In light of all this, many observers argue that people such as Sessions or Coulter who saw Trump as a manifestation of a coherent political platform were simply misguided.

"Trump's positions are decided on the fly and there is no rhyme or reason to them except what he thinks is best for him personally," said a GOP strategist. "He will continue to disappoint Republicans of all stripes, much to the happiness of Democrats."

This goes too far even for some of the Trump supporters who broke with the president in the Alabama Senate race. They argued that in that particular race, the best way to get the Trump agenda passed was to support a different candidate than the president did, but that does not mean there are problems with his leadership.

"The three main items that the president won on were illegal immigration, building the wall and securing our borders; creating jobs; and unfair trade deals," said Eric Beach, co-chairman of the Great America PAC, a pro-Trump super PAC that has raised more than $40 million. "Clearly we wanted to see the things get done."

To Beach, the problem isn't a president who isn't ideological enough or negotiates too much, but a Washington that is afraid of the Trump agenda and is oblivious to the reasons he was elected, including the Republicans.
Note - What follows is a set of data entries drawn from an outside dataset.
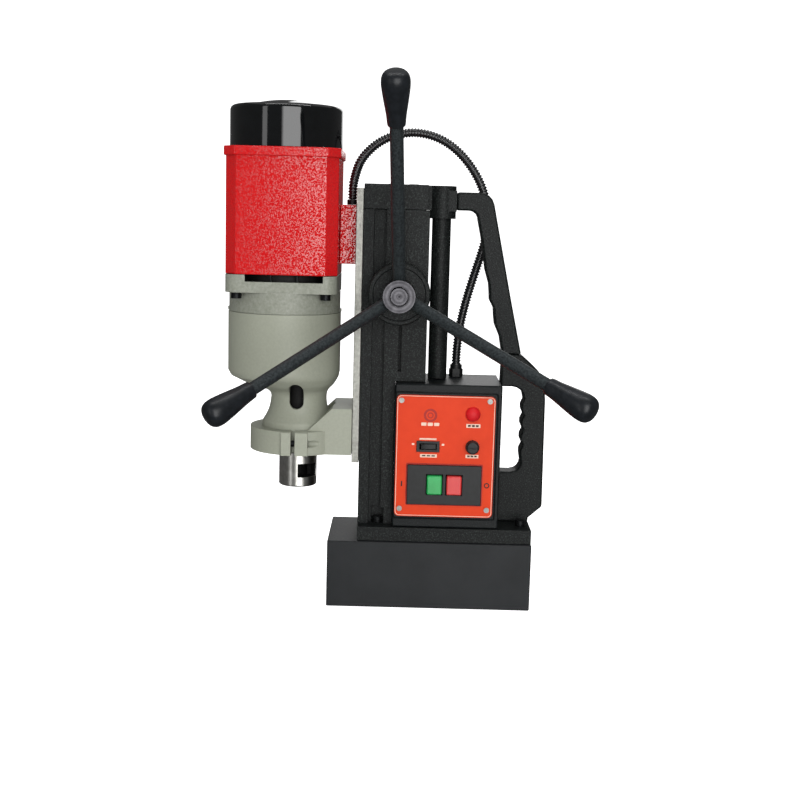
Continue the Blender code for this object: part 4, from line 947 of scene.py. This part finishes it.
def motor():
    low, high = span("motor_housing", "Z")
    inner = square(MOTOR_X, 49.4 * MM, 2.0 * MM, 10 * MM)
    holes = [disc(MOTOR_X + 32 * MM * cos(pi / 4 + turn * pi / 2), 32 * MM * sin(pi / 4 + turn * pi / 2),
                  10 * MM,
                  high - 20 * MM, high + 10 * MM, count=32) for turn in range(4)]
    shell = solid("motor_housing_casting", prism(square(MOTOR_X, HOUSING_HALF, 2.5 * MM, 11 * MM), low,
                                                 high),
                  FINISH["red"], edge=0.9 * MM, segments=3,
                  joins=(prism(square(MOTOR_X, 55.4 * MM, 4.0 * MM, 11.5 * MM), 434.2 * MM,
                               high - 0.05 * MM),),
                  cuts=(prism(inner, low - 5 * MM, high - 6 * MM),
                        disc(MOTOR_X, 0.0, 8.5 * MM, high - 20 * MM, high + 10 * MM, count=48), *holes))
    stand_for(shell, "motor_housing")
    low, high = span("top_cap", "Z")
    radius = 54.9 * MM
    rim = high - 11.0 * MM
    profile = [(0.0, high - 0.2 * MM), (8 * MM, high - 0.5 * MM)]
    profile += [(8 * MM + 36 * MM * step / 8,
                 high - 0.5 * MM - 7.0 * MM * (step / 8) ** 1.6) for step in range(1, 9)]
    profile += [(45.4 * MM, rim + 2.6 * MM), (46.2 * MM, rim + 2.6 * MM), (47.4 * MM, rim + 4.2 * MM)]
    profile += [(radius - 5 * MM + 5 * MM * sin(pi / 2 * step / 8), rim + 5 * MM * cos(pi / 2 * step / 8))
                for step in range(9)]
    profile += [(radius, low), (radius - 3 * MM, low), (radius - 3 * MM, rim - 2 * MM), (0.0, rim - 2 * MM)]
    stand_for(solid("motor_cap_moulding", turned(profile, MOTOR_X, count=128), FINISH["cap_black"]),
              "top_cap")


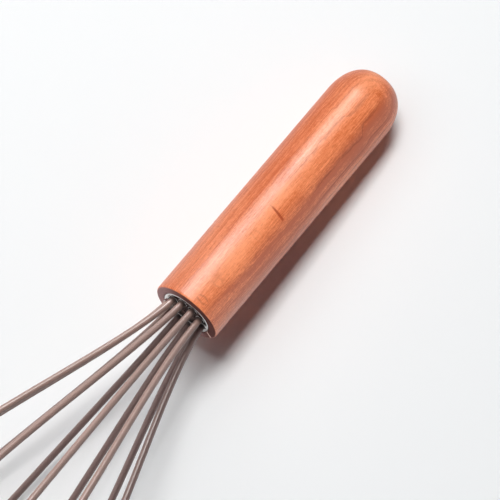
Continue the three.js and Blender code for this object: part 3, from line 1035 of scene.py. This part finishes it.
class WHISK_OT_lay_table(bpy.types.Operator):
    """Lay the pale table, hang the lamps and set up the camera"""

    bl_idname = "whisk.lay_table"
    bl_label = "Lay the table"
    bl_options = {"REGISTER", "UNDO"}

    def lay_floor(self, context, stage):
        deselect()
        bpy.ops.mesh.primitive_grid_add(x_subdivisions=8, y_subdivisions=8, size=stage.table)
        table = context.object
        table.name = "table_top"
        table.data.materials.append(table_top(context.scene.whisk_finishes))

    def hang_lamp(self, context, stage, kind):
        """A lamp that faces the whisk. A power of 1 gives the plain level there."""
        lean, slant, width, length, power = (
            getattr(stage, f"{kind}_{part}") for part in ("lean", "slant", "width", "length", "power")
        )
        lamp = bpy.data.lights.new(f"{kind}_lamp", "AREA")
        lamp.shape = "RECTANGLE"
        lamp.size, lamp.size_y = length, width
        lamp.energy = power * math.pi ** 2 * stage.lamp_distance ** 2
        towards = Vector((-math.tan(slant), -math.tan(lean), 1)).normalized()
        across = towards.cross((1, 0, 0)).normalized()
        turned = Matrix((across.cross(towards), across, towards)).transposed().to_quaternion()
        hung = set_up(lamp, towards * stage.lamp_distance, turned, context)
        hung.visible_camera = False
        return hung

    def group(self, name, pieces):
        """A collection that says which pieces a lamp lights, or which throw a shadow in it."""
        group = bpy.data.collections.new(name)
        for piece in pieces:
            group.objects.link(piece)
        return group

    def aim_lamps(self, lamps):
        """Say what each lamp lights. The wash lamp lights the table and the handle past the loops, which
        throw no shadow in it, and the loops' own lamp lights the rest. The fill and front lamps stand for
        light that the bright table throws back on the handle."""
        names = "table_top", "beech_handle", "perforated_cap"
        table, handle, cap = (bpy.data.objects[name] for name in names)
        rest = [piece for piece in bpy.data.objects if piece.type == "MESH" and piece not in (table, handle)]
        lit = {"wash": (table, handle), "loops": rest, "fill": (handle,), "front": (handle,)}
        for kind, pieces in lit.items():
            lamps[kind].light_linking.receiver_collection = self.group(f"lit_by_{kind}", pieces)
        lamps["wash"].light_linking.blocker_collection = self.group("shades_wash", (handle, cap))

    def light_room(self, context, stage):
        """Low light from all round. The camera and gloss see a room that is white at the horizon."""
        world = bpy.data.worlds.new("room")
        context.scene.world = world
        bench = Bench(world, "Background")
        seen = bench.seen()
        height = bench.split(bench.node("ShaderNodeTexCoord").outputs["Generated"])["Z"]
        wall = bench.step(height, *WALL_HEIGHTS, WALL_LEVEL, stage.ceiling_level)
        level = bench.node("ShaderNodeMapRange", seen, 0, 1, stage.room_level, wall).outputs[0]
        bench.surface(Color=bench.blend(seen, stage.room_colour, grey(1)), Strength=level)

    def set_camera(self, context, stage):
        """Camera that looks down on the whisk from beside its handle."""
        lens = bpy.data.cameras.new("camera")
        lens.lens = stage.lens
        lens.clip_start, lens.clip_end = CAMERA_REACH
        around, above = stage.azimuth, stage.elevation
        level = math.cos(above)
        back = Vector((math.sin(around) * level, -math.cos(around) * level, math.sin(above)))
        turned = back.to_track_quat("Z", "Y") @ Quaternion((0, 0, 1), stage.roll)
        context.scene.camera = set_up(lens, CAMERA_AIM + back * stage.distance, turned, context)

    def execute(self, context):
        stage = context.scene.whisk_stage
        self.lay_floor(context, stage)
        lamps = {kind: self.hang_lamp(context, stage, kind) for kind in LAMPS}
        for kind, lamp in lamps.items():
            lamp.visible_glossy = kind == "card"
            lamp.visible_diffuse = kind != "card"
        self.aim_lamps(lamps)
        self.light_room(context, stage)
        self.set_camera(context, stage)
        context.scene.view_settings.view_transform = "Standard"
        return {"FINISHED"}


OPERATORS = (
    WHISK_OT_turn_handle,
    WHISK_OT_draw_cap,
    WHISK_OT_pour_resin,
    WHISK_OT_bend_cores,
    WHISK_OT_cover_loops,
    WHISK_OT_lay_table,
)
SETTINGS = {
    "whisk_handle": HandleSizes,
    "whisk_cap": CapSizes,
    "whisk_loops": LoopSizes,
    "whisk_finishes": Finishes,
    "whisk_stage": StageSizes,
}


class WHISK_PT_workshop(bpy.types.Panel):
    """Steps and sizes of the whisk"""

    bl_label = "Whisk"
    bl_space_type = "VIEW_3D"
    bl_region_type = "UI"
    bl_category = "Whisk"

    def draw(self, context):
        layout = self.layout
        for step in OPERATORS:
            layout.operator(step.bl_idname)
        for name, group in SETTINGS.items():
            box = layout.box()
            box.label(text=group.__doc__)
            for setting in group.__annotations__:
                box.prop(getattr(context.scene, name), setting)


def register():
    for group in (*SETTINGS.values(), *OPERATORS, WHISK_PT_workshop):
        bpy.utils.register_class(group)
    for name, group in SETTINGS.items():
        setattr(bpy.types.Scene, name, PointerProperty(type=group))


def unregister():
    for name in SETTINGS:
        delattr(bpy.types.Scene, name)
    for group in (WHISK_PT_workshop, *reversed(OPERATORS), *reversed(SETTINGS.values())):
        bpy.utils.unregister_class(group)


def main():
    """Build the whisk and its stage."""
    register()
    bpy.ops.whisk.turn_handle()
    bpy.ops.whisk.draw_cap()
    bpy.ops.whisk.pour_resin()
    bpy.ops.whisk.bend_cores()
    bpy.ops.whisk.cover_loops()
    bpy.ops.whisk.lay_table()


if __name__ == "__main__":
    main()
"Trump hires the RNC chair to be his chief of staff, brought healthcare to the table, has worked with leadership," he said. "They're the ones who have been unable to execute.

Beach argues that the solution is to let Trump be Trump while working where possible to elect Republicans who will support rather than obstruct his agenda. "It's a parlor game inside D.C., both parties," he continued. "Even the donors are sick and tired of electing leaders who go to DC and let DC turn 'em."

"They're going to have to adapt, or they're going to be irrelevant," Beach concluded. "Why are we going to keep giving you guys money if you are going to go out and attack the Trump candidate?"

It goes back to Gingrich's analogy about the two Trumps. "The big Trump is creating issues that make the establishment very uncomfortable," he said last year. "The little Trump … is stupid."

Even Trump supporters are now debating which specimen is roaming the White House.